What was so dangerous about Becerra's work? This involved the promotion of reading in a country with some of the highest levels of illiteracy in the Americas. Becerra is a recognized poet whose inclusion in the Zelaya government cannot be charged to cronyism, but was exemplary of the selection of people qualified for and passionate about their jobs.

Here is my transaltion of her own description of what she accomplished; I can testify personally to the advances she describes:

My job was to bring books to the poorest municipalities in Honduras, organizing libraries (20 libraries organized in less than two years) in towns where no functionary of the government has ever come; to bring the Bibliobús (promoting reading) to the barefoot children that cannot access a single book due to the poverty in which they live. My work was grounded in promoting a process of modernization in the National Library and Archives, a process of digitization that today is in danger because ignorance reigns in the country. Strengthening the National Agency of the ISBN and attending to the extent possible to the demands of the branch offices in my charge.

My task was based on putting to work people that slumbered in their jobs without producing anything for the country, to fire the corrupt that robbed the limited resources on which the secretariat counted. In managing resources for the branch offices. It was based on printing books, is printing books a crime? In aiding Honduran authors, male and female, by means of the purchase of their literary works to supply the National Network of Public Libraries. In worthily representing my country outside its borders. In making visible an operation that was on the point of death for lack of initiative, of vision, and of commitment.

My job was to aid people that came from distant parts of the country from public elementary and high schools to seek books to have to read to their students. People without resources, that arrived without food and that couldn't leave with empty hands. My feelings went further than my charge as a public servant, as far as offering part of my salary for activities and people.

Assisting artists with the production of posters, brochures, and the like. No one left the Dirección General del Libro y el Documento with empty hands. My work was my commitment to culture and to my homeland. I complied with honor and devotion, sacrificing my family, working overtime, Saturdays and Sundays and beyond exhaustion.

Thanks to those who accompanied me in this fight in favor of culture, to the coordinators and directors that believed in the guidelines; I exhort them to continue ahead, we must not allow this work to die, that has cost us such a great sacrifice. Thanks to those, men and women, in the Dirección General del Libro y el Documento, to the SCAD Union; to others, men and women, that I do not wish to mention because it sickens me, betraying this cultural process that was carried out in favor of the bibliographic and documentary patrimony of the nation, the evil you did is not to me nor to my family but to CULTURE and OUR PEOPLE.


RAJ said...

I have just received a letter of solidarity with Rebeca Becerra from the Honduran Union of Artists and Writers. It repudiates the actions of the de facto government's appointee to control the Ministry of Culture.

In translation, the letter says Rebeca Becerra

"has carried out her charge diligently, carrying out laudable work for national culture that dignifies the writers and artists of our country."

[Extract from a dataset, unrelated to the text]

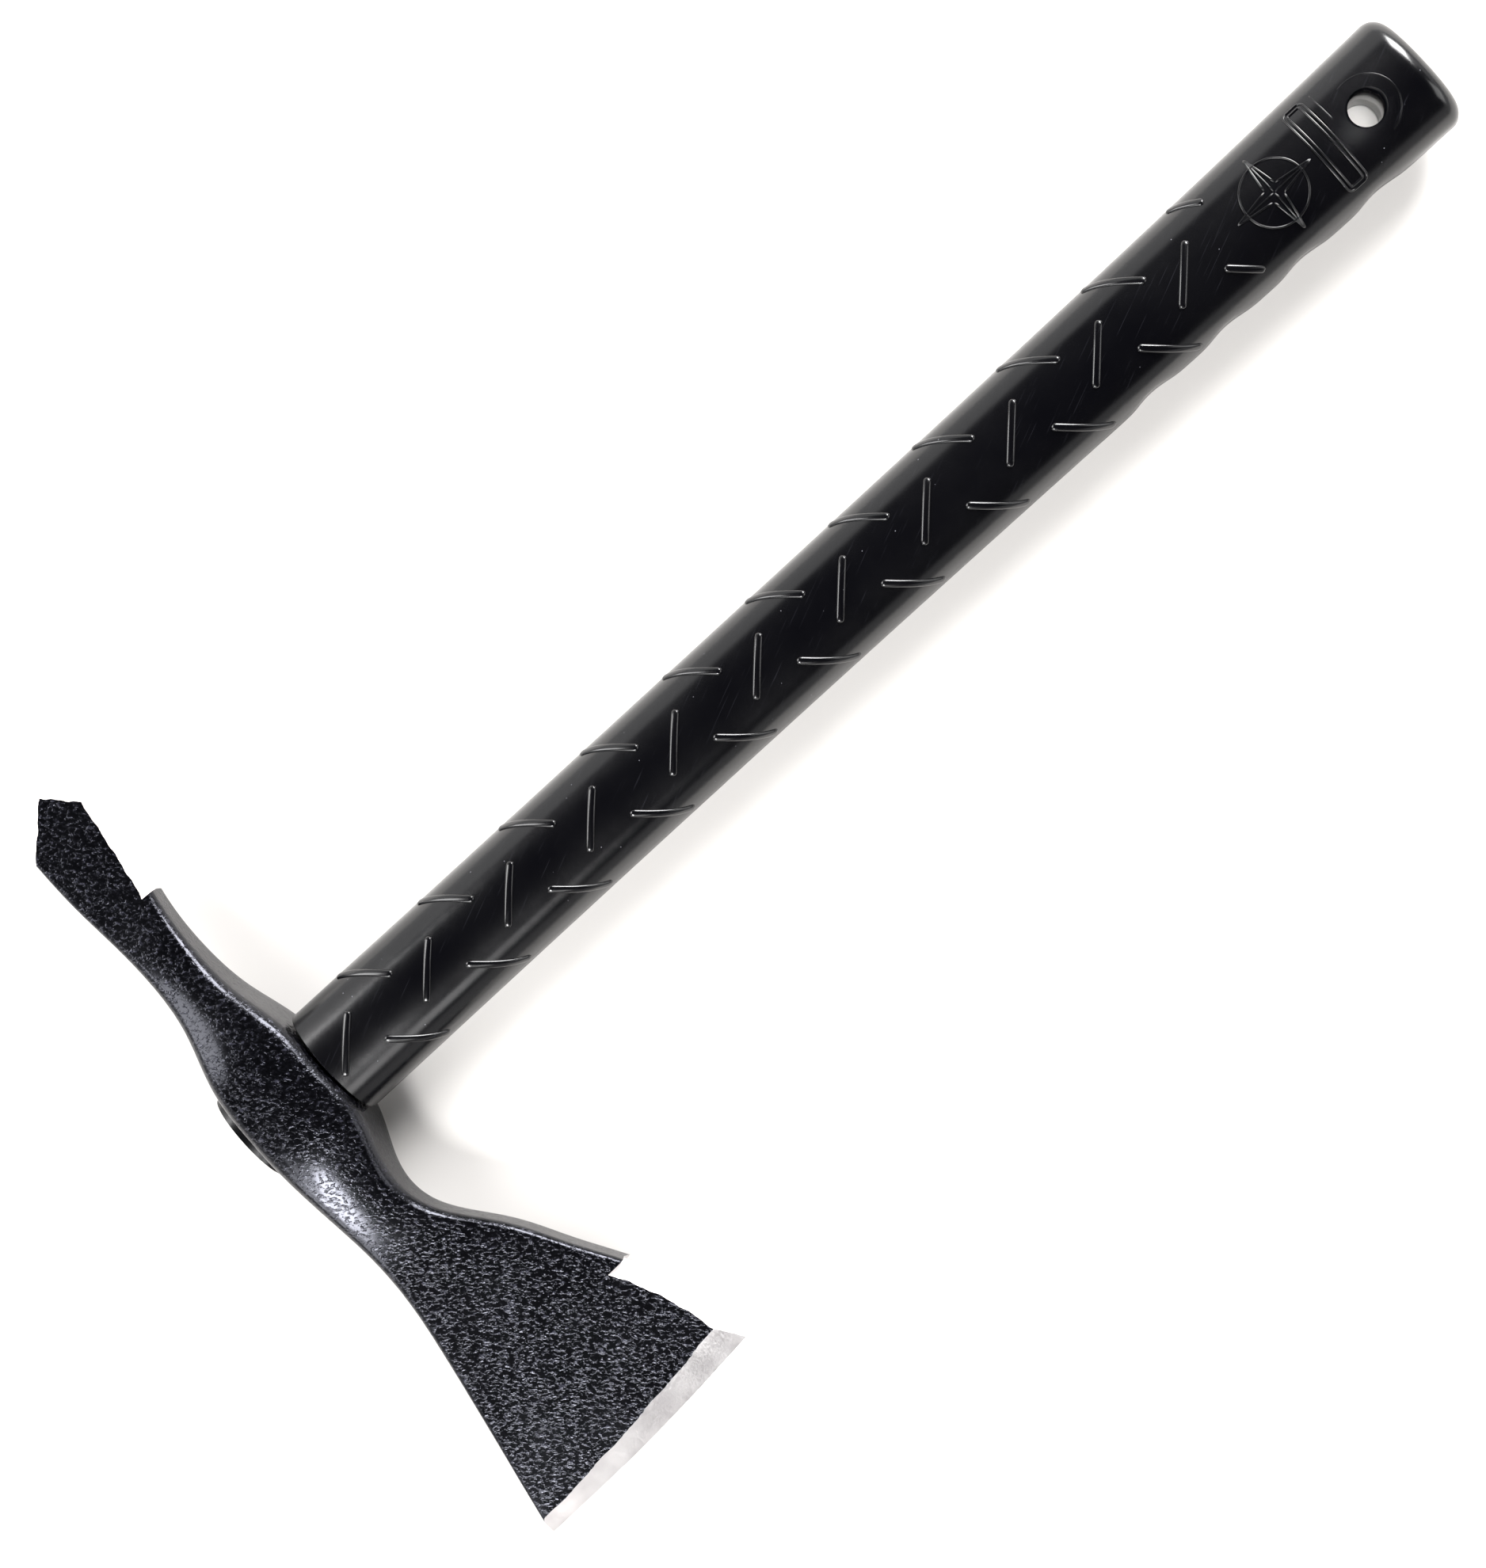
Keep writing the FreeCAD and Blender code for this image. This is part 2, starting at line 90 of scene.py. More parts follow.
def spline(values, count):
    """Smooth curve through evenly spaced values, sampled at count places."""
    values = np.asarray(values, float)
    n = len(values)
    bend = np.zeros((n, n))
    pull = np.zeros(n)
    bend[0, 0] = bend[-1, -1] = 1.0
    for i in range(1, n - 1):
        bend[i, i - 1:i + 2] = (1, 4, 1)
        pull[i] = 6 * (values[i - 1] - 2 * values[i] + values[i + 1])
    curve = np.linalg.solve(bend, pull)
    t = np.linspace(0, n - 1, count)
    i = np.minimum(t.astype(int), n - 2)
    f = t - i
    return (values[i] * (1 - f) + values[i + 1] * f
            + ((1 - f) ** 3 - (1 - f)) * curve[i] / 6 + (f ** 3 - f) * curve[i + 1] / 6)


# Sections 14 mm apart from behind the spike to past the edge (mm):
# underside, top, half thickness, corner radius. The faces are crowned by CROWN at
# the eye, which is EYE_HALF thick either way, and by less where the steel is thin.
SECTION_FIRST, SECTION_PITCH, CROWN, EYE_HALF = -98.0, 14.0, 1.0, 13.5
STATIONS, ARC_STEPS, FACE_STEPS, SIDE_STEPS = 290, 8, 24, 6
head_sections = np.array([
    (1.0, 22.1, 3.6, 1.0), (1.6, 22.1, 4.1, 1.2), (2.4, 21.8, 4.8, 1.6), (5.0, 20.5, 5.8, 2.0),
    (6.0, 19.7, 7.6, 2.6), (4.7, 20.8, 10.4, 3.2), (1.3, 24.4, 13.0, 3.6), (0.8, 25.7, 13.5, 3.6),
    (1.1, 25.5, 13.0, 3.6), (5.9, 24.8, 9.8, 3.4), (4.2, 23.9, 7.2, 2.8), (-6.2, 24.4, 6.0, 2.2),
    (-14.6, 26.5, 5.4, 1.8), (-23.0, 29.1, 4.9, 1.4), (-28.4, 31.9, 4.4, 1.2), (-30.4, 34.7, 3.9, 1.0),
    (-31.4, 37.3, 3.4, 1.0)])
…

The authors further note that "in her role as a writer recognized at the level of Central America and Latin America, she has received various prizes for her poetry, constitutes part of the directors of our organization of writers and artists that has a wide membership of recognized prestige at a continent-wide level."

A separate communication from colleagues in Honduras explains who the functionary responsible for this dismissal is: Myrna Castro was a television personality on "Buenos dias Honduras", selected from the congress where as head of the congressional Commission on Culture and Arts, she cannot be credited with promoting any project in culture or the arts. Rather, she is said to have contributed to stalling the General Law on Archives, the Law on Indigenous Land Title, and the Law for Development of Culture and Arts. She is said to be initiating a "witch hunt" in the Ministry of Culture.

Abby Kelleyite said...

Thank you for this post. It is so difficult to get out word of the larger picture to the english-speaking world. And I must learn more about Becerra's poetry. Her efforts in education sound truly laudable and it is distressing to hear of purges that are receiving so little coverage in the mainstream media. It is difficult for a public unfamiliar with Honduran culture and politics to evaluate the news coming out of the country. It is even difficult for some of those with some such background as evidenced in the recent confusion over poll numbers coming out of Honduras. When people who are operating within their areas of expertise are so easily misled what hope have such as I who am operating way outside my areas of expertise? I try to seek out alternative sources of news and information such as this blog, to read closely, to share what I can. As Greg Weeks recently said: "There are still a lot of untold stories."
Honduras: the coup and the Church

Dan said...

Thanks for the information. I've posted my take on the situation here:

RAJ said...

Dan's post on Archaeopop gives me a chance to update the story. The rumored plan to install military offices in the Antigua Casa Presidencial has been officially disclaimed by the de facto regime's appointee to head the Ministry of Culture.